You may well say materials have been dumbed down substantially...even with the most obvious evidence through comparing different courses... but the reality still remains that, to be fluent in (now, I add the conditions) a _popular_ language with a _rich_ literary tradition, such as any language you can name with your monolingual countrymen without getting them bewildered, you have to read a lot (e.g.) anyway. Does the coming of new eras necessarily mean dumbing down, just like how inflection is said to be destined to "decline" in the course of known history?

I can't deny that certain stuff is really getting dumbed down, but it sounds sort of too pessimistic, while ignoring the merits of new small talks. Those who support this theory aren't certainly proposing to fix grammatical rules, vocab, and content and design of courses like commandants, but I think they _are_ very possibly those who say, for example, the western canon is über alles. Yeah, I do think reading a few classics is a darn good job to do, but as they would also say, with some reservations, we do learn for different reasons, don't we?
K. T.   Sun May 18, 2008 8:24 pm GMT
"I'd say most polyglots do it for personal satisfaction anyway, so it doesn't matter whether other people think they're qualified or not."

Agree.

"Better an exaggerator than one of those eternally modest people who'd rather die than admit they did something good."

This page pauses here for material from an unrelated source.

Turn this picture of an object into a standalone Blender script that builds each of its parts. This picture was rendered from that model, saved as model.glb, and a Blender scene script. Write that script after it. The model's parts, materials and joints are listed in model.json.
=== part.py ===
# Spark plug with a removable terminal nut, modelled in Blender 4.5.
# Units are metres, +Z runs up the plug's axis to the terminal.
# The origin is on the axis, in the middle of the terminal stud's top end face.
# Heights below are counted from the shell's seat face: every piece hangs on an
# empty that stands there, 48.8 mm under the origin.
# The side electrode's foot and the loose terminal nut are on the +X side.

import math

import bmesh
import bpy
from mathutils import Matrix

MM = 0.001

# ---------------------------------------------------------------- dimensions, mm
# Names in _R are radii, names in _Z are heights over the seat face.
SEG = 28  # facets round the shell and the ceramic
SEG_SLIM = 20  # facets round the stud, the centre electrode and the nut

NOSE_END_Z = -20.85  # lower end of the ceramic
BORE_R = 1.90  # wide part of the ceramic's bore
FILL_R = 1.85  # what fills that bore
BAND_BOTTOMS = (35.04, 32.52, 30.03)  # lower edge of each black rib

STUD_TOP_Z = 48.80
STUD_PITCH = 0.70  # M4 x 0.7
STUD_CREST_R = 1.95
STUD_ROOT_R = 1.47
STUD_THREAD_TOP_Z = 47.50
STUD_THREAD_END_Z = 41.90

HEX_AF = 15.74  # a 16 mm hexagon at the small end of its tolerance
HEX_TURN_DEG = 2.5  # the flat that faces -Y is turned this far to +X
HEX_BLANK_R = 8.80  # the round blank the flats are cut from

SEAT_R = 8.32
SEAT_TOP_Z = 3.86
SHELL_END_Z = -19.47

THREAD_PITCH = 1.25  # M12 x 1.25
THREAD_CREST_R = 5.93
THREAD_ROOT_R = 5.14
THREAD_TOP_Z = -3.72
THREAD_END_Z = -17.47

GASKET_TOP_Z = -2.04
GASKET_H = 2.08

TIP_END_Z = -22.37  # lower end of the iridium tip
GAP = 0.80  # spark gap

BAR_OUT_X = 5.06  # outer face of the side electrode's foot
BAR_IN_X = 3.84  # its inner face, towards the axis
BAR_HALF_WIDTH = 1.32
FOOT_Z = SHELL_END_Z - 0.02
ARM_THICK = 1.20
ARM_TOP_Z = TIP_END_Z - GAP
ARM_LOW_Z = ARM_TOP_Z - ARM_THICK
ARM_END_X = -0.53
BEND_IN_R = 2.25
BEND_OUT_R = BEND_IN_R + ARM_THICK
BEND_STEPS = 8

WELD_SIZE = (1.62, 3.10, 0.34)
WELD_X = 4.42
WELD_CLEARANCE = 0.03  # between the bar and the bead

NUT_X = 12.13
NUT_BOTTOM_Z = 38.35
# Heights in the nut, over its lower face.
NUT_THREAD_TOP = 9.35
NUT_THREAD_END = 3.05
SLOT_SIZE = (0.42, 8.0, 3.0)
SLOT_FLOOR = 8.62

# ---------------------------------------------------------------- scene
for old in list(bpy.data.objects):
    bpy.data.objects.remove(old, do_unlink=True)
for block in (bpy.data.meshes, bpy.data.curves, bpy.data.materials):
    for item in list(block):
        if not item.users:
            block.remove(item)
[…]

I'd rather see some sort of accuracy. It would be better for the big-number polyglots (hyperpolyglots) to say something like this:

'I've studied thirty languages because I enjoy them, but I can only speak six really well and ten others more or less. The others I only read.' That's what I what to know-the truth, not the fish tale.
K. T.   Sun May 18, 2008 8:55 pm GMT
"Very few people really get through the stage of ineffective language education... " -Xie

K. T.: Agree.

"Kaufmann did point out this. He simply didn't, naturally, have the privilege to use mp3 players, the internet, and so on in the 60s."-Xie

K. T.: Yes, but I'll bet that people of his generation had access to record players and Living Language was producing records in the sixties, maybe before that-wait I saw "1958" on one course. During the time of wind-up players, there were also recorded language lessons. This is mentioned in the book "Cheaper by the Dozen."


(My whole family were either living under Mao or the trauma of the Vietnam War, ... and all of them simply had similar linguistic experiences as everybody in those days)-Xie

K. T.: Hmmm. Does this mean subjugating one's feelings for one's language and learning Mandarin or Cantonese to get along or something like studying Russian in Mainland China?

"Does the coming of new eras necessarily mean dumbing down, just like how inflection is said to be destined to "decline" in the course of known history?"-Xie

K. T.: I don't know, but I think people want things faster and are lazier.